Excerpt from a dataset
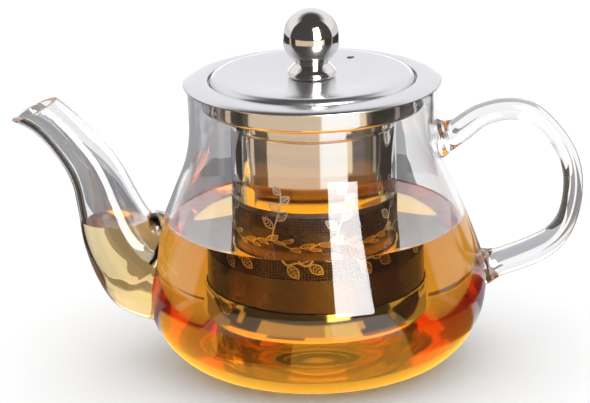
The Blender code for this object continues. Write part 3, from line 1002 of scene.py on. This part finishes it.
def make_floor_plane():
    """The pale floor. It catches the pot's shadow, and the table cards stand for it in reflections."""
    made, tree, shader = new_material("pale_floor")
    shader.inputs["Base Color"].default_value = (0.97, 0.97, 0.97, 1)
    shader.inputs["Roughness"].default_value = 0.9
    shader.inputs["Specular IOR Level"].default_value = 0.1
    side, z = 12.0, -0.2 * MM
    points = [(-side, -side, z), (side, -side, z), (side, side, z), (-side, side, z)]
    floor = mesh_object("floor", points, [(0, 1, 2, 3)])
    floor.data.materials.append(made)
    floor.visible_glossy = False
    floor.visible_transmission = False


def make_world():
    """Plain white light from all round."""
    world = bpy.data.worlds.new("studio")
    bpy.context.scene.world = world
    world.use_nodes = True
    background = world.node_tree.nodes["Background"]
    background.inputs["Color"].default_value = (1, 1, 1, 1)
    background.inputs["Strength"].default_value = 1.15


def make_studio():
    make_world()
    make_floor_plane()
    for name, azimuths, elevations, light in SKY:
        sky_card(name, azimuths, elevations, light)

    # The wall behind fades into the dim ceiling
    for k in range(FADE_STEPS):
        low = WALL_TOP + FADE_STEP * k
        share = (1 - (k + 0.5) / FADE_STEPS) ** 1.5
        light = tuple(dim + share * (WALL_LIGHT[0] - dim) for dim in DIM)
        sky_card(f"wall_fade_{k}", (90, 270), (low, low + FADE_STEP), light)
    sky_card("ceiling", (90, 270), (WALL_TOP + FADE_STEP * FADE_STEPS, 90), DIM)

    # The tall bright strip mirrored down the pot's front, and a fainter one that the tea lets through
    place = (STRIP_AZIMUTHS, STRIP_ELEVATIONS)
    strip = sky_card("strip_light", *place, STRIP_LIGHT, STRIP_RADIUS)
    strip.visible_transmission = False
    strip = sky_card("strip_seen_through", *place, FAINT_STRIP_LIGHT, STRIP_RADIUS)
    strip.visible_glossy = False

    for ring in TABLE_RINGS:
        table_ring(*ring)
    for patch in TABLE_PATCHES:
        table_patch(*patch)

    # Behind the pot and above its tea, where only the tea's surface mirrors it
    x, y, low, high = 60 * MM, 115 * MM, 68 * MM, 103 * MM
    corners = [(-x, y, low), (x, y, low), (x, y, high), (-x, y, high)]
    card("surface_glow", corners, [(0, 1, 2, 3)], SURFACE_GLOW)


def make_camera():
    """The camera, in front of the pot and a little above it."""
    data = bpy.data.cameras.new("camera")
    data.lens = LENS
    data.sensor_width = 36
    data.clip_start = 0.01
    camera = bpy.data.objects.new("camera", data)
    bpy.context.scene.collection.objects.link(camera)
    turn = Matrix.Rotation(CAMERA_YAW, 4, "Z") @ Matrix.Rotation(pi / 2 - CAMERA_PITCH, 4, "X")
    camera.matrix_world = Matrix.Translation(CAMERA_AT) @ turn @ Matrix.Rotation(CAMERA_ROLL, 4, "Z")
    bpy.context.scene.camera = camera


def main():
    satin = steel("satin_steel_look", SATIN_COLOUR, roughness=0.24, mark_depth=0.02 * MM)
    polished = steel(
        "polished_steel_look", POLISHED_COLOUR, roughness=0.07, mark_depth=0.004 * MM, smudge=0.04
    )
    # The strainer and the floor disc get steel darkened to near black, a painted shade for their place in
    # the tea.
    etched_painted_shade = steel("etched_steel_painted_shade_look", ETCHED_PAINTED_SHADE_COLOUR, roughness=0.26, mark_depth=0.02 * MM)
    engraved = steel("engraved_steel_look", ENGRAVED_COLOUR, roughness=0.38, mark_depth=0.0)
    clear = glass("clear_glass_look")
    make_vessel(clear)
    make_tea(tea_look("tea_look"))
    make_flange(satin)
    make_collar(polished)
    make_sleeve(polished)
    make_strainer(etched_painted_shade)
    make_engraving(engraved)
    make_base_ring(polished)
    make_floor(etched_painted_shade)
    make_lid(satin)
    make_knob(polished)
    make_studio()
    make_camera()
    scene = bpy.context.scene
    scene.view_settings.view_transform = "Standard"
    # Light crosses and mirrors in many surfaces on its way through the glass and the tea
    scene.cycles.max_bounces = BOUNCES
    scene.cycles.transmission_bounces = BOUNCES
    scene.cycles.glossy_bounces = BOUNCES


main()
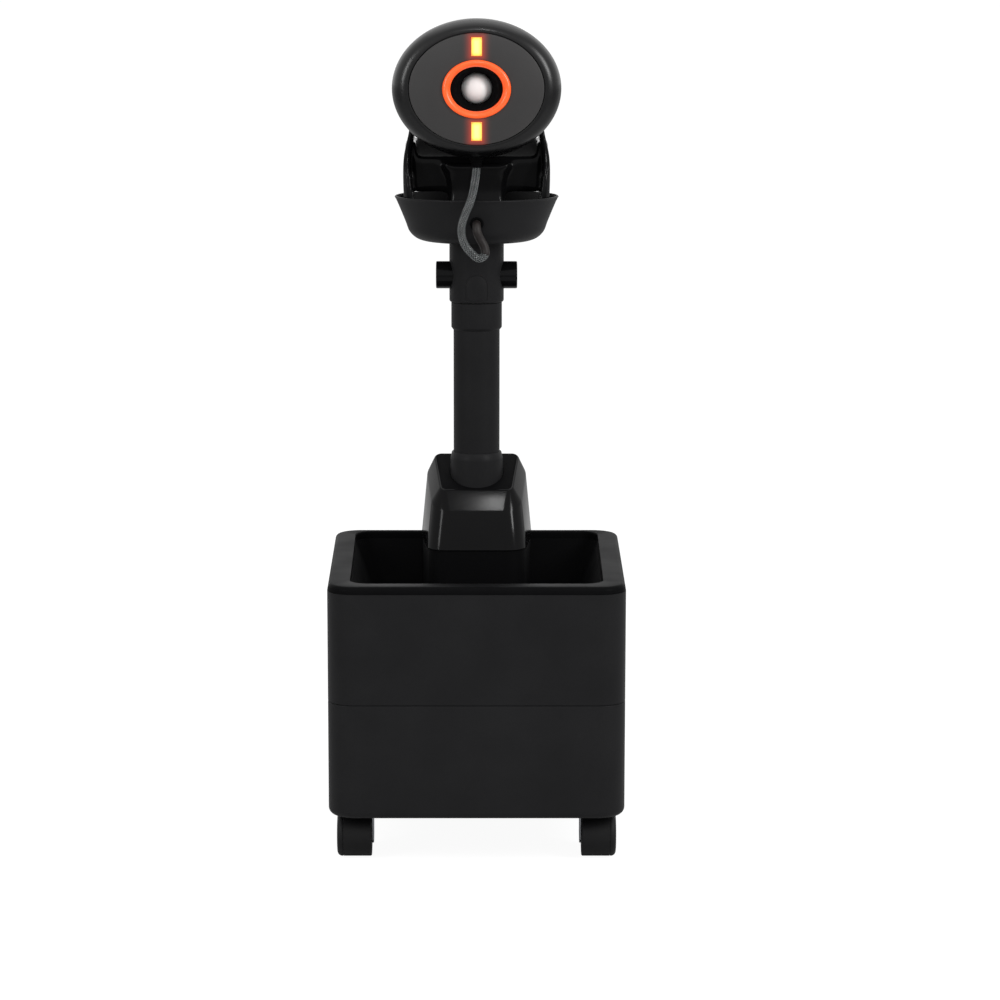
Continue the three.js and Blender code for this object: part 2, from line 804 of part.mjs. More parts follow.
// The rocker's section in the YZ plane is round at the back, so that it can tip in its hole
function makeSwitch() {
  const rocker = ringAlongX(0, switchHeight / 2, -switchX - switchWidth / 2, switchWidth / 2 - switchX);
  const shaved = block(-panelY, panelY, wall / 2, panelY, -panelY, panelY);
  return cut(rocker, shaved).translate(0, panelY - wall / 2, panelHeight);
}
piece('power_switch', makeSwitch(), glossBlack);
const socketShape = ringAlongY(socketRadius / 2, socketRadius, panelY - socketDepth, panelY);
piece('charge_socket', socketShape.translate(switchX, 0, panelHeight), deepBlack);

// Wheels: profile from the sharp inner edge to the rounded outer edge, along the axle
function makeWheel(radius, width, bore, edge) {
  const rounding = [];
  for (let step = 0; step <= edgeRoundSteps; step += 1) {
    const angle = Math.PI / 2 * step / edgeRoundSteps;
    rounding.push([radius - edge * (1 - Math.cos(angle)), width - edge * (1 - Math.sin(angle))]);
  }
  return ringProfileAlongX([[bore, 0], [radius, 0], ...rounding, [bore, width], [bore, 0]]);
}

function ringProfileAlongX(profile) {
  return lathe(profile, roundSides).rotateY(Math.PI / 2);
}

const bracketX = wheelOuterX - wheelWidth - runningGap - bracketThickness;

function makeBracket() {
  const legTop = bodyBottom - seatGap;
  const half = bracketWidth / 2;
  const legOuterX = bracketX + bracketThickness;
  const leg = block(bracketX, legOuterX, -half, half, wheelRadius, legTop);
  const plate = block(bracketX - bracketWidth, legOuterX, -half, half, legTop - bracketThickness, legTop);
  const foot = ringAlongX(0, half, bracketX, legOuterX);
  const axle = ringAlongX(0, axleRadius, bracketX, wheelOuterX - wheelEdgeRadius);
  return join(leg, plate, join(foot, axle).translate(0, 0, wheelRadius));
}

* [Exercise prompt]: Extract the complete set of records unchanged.

* [Answer]:
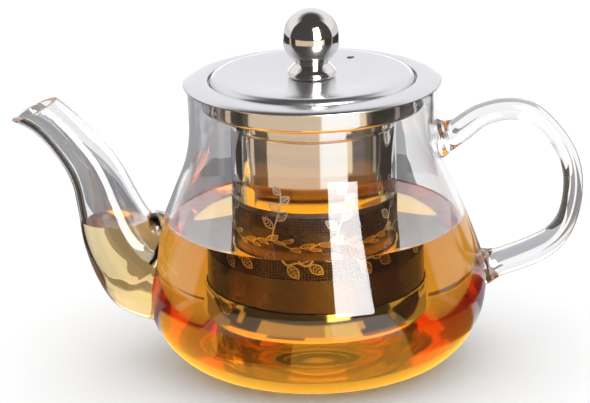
The Blender code for this object continues. Write part 3, from line 1002 of scene.py on. This part finishes it.
def make_floor_plane():
    """The pale floor. It catches the pot's shadow, and the table cards stand for it in reflections."""
    made, tree, shader = new_material("pale_floor")
    shader.inputs["Base Color"].default_value = (0.97, 0.97, 0.97, 1)
    shader.inputs["Roughness"].default_value = 0.9
    shader.inputs["Specular IOR Level"].default_value = 0.1
    side, z = 12.0, -0.2 * MM
    points = [(-side, -side, z), (side, -side, z), (side, side, z), (-side, side, z)]
    floor = mesh_object("floor", points, [(0, 1, 2, 3)])
    floor.data.materials.append(made)
    floor.visible_glossy = False
    floor.visible_transmission = False


def make_world():
    """Plain white light from all round."""
    world = bpy.data.worlds.new("studio")
    bpy.context.scene.world = world
    world.use_nodes = True
    background = world.node_tree.nodes["Background"]
    background.inputs["Color"].default_value = (1, 1, 1, 1)
    background.inputs["Strength"].default_value = 1.15


def make_studio():
    make_world()
    make_floor_plane()
    for name, azimuths, elevations, light in SKY:
        sky_card(name, azimuths, elevations, light)

    # The wall behind fades into the dim ceiling
    for k in range(FADE_STEPS):
        low = WALL_TOP + FADE_STEP * k
        share = (1 - (k + 0.5) / FADE_STEPS) ** 1.5
        light = tuple(dim + share * (WALL_LIGHT[0] - dim) for dim in DIM)
        sky_card(f"wall_fade_{k}", (90, 270), (low, low + FADE_STEP), light)
    sky_card("ceiling", (90, 270), (WALL_TOP + FADE_STEP * FADE_STEPS, 90), DIM)

    # The tall bright strip mirrored down the pot's front, and a fainter one that the tea lets through
    place = (STRIP_AZIMUTHS, STRIP_ELEVATIONS)
    strip = sky_card("strip_light", *place, STRIP_LIGHT, STRIP_RADIUS)
    strip.visible_transmission = False
    strip = sky_card("strip_seen_through", *place, FAINT_STRIP_LIGHT, STRIP_RADIUS)
    strip.visible_glossy = False

    for ring in TABLE_RINGS:
        table_ring(*ring)
    for patch in TABLE_PATCHES:
        table_patch(*patch)

    # Behind the pot and above its tea, where only the tea's surface mirrors it
    x, y, low, high = 60 * MM, 115 * MM, 68 * MM, 103 * MM
    corners = [(-x, y, low), (x, y, low), (x, y, high), (-x, y, high)]
    card("surface_glow", corners, [(0, 1, 2, 3)], SURFACE_GLOW)


def make_camera():
    """The camera, in front of the pot and a little above it."""
    data = bpy.data.cameras.new("camera")
    data.lens = LENS
    data.sensor_width = 36
    data.clip_start = 0.01
    camera = bpy.data.objects.new("camera", data)
    bpy.context.scene.collection.objects.link(camera)
    turn = Matrix.Rotation(CAMERA_YAW, 4, "Z") @ Matrix.Rotation(pi / 2 - CAMERA_PITCH, 4, "X")
    camera.matrix_world = Matrix.Translation(CAMERA_AT) @ turn @ Matrix.Rotation(CAMERA_ROLL, 4, "Z")
    bpy.context.scene.camera = camera


def main():
    satin = steel("satin_steel_look", SATIN_COLOUR, roughness=0.24, mark_depth=0.02 * MM)
    polished = steel(
        "polished_steel_look", POLISHED_COLOUR, roughness=0.07, mark_depth=0.004 * MM, smudge=0.04
    )
    # The strainer and the floor disc get steel darkened to near black, a painted shade for their place in
    # the tea.
    etched_painted_shade = steel("etched_steel_painted_shade_look", ETCHED_PAINTED_SHADE_COLOUR, roughness=0.26, mark_depth=0.02 * MM)
    engraved = steel("engraved_steel_look", ENGRAVED_COLOUR, roughness=0.38, mark_depth=0.0)
    clear = glass("clear_glass_look")
    make_vessel(clear)
    make_tea(tea_look("tea_look"))
    make_flange(satin)
    make_collar(polished)
    make_sleeve(polished)
    make_strainer(etched_painted_shade)
    make_engraving(engraved)
    make_base_ring(polished)
    make_floor(etched_painted_shade)
    make_lid(satin)
    make_knob(polished)
    make_studio()
    make_camera()
    scene = bpy.context.scene
    scene.view_settings.view_transform = "Standard"
    # Light crosses and mirrors in many surfaces on its way through the glass and the tea
    scene.cycles.max_bounces = BOUNCES
    scene.cycles.transmission_bounces = BOUNCES
    scene.cycles.glossy_bounces = BOUNCES


main()
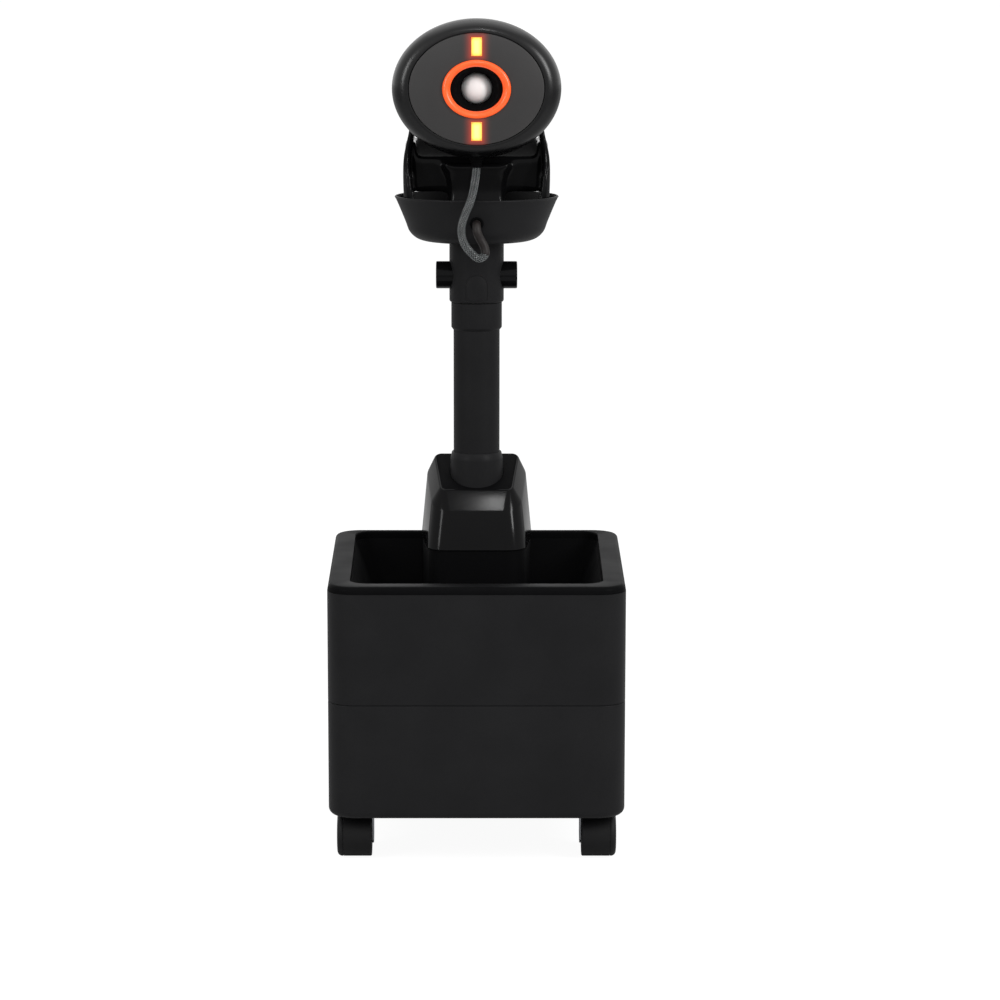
Continue the three.js and Blender code for this object: part 2, from line 804 of part.mjs. More parts follow.
// The rocker's section in the YZ plane is round at the back, so that it can tip in its hole
function makeSwitch() {
  const rocker = ringAlongX(0, switchHeight / 2, -switchX - switchWidth / 2, switchWidth / 2 - switchX);
  const shaved = block(-panelY, panelY, wall / 2, panelY, -panelY, panelY);
  return cut(rocker, shaved).translate(0, panelY - wall / 2, panelHeight);
}
piece('power_switch', makeSwitch(), glossBlack);
const socketShape = ringAlongY(socketRadius / 2, socketRadius, panelY - socketDepth, panelY);
piece('charge_socket', socketShape.translate(switchX, 0, panelHeight), deepBlack);

// Wheels: profile from the sharp inner edge to the rounded outer edge, along the axle
function makeWheel(radius, width, bore, edge) {
  const rounding = [];
  for (let step = 0; step <= edgeRoundSteps; step += 1) {
    const angle = Math.PI / 2 * step / edgeRoundSteps;
    rounding.push([radius - edge * (1 - Math.cos(angle)), width - edge * (1 - Math.sin(angle))]);
  }
  return ringProfileAlongX([[bore, 0], [radius, 0], ...rounding, [bore, width], [bore, 0]]);
}

function ringProfileAlongX(profile) {
  return lathe(profile, roundSides).rotateY(Math.PI / 2);
}

const bracketX = wheelOuterX - wheelWidth - runningGap - bracketThickness;

function makeBracket() {
  const legTop = bodyBottom - seatGap;
  const half = bracketWidth / 2;
  const legOuterX = bracketX + bracketThickness;
  const leg = block(bracketX, legOuterX, -half, half, wheelRadius, legTop);
  const plate = block(bracketX - bracketWidth, legOuterX, -half, half, legTop - bracketThickness, legTop);
  const foot = ringAlongX(0, half, bracketX, legOuterX);
  const axle = ringAlongX(0, axleRadius, bracketX, wheelOuterX - wheelEdgeRadius);
  return join(leg, plate, join(foot, axle).translate(0, 0, wheelRadius));
}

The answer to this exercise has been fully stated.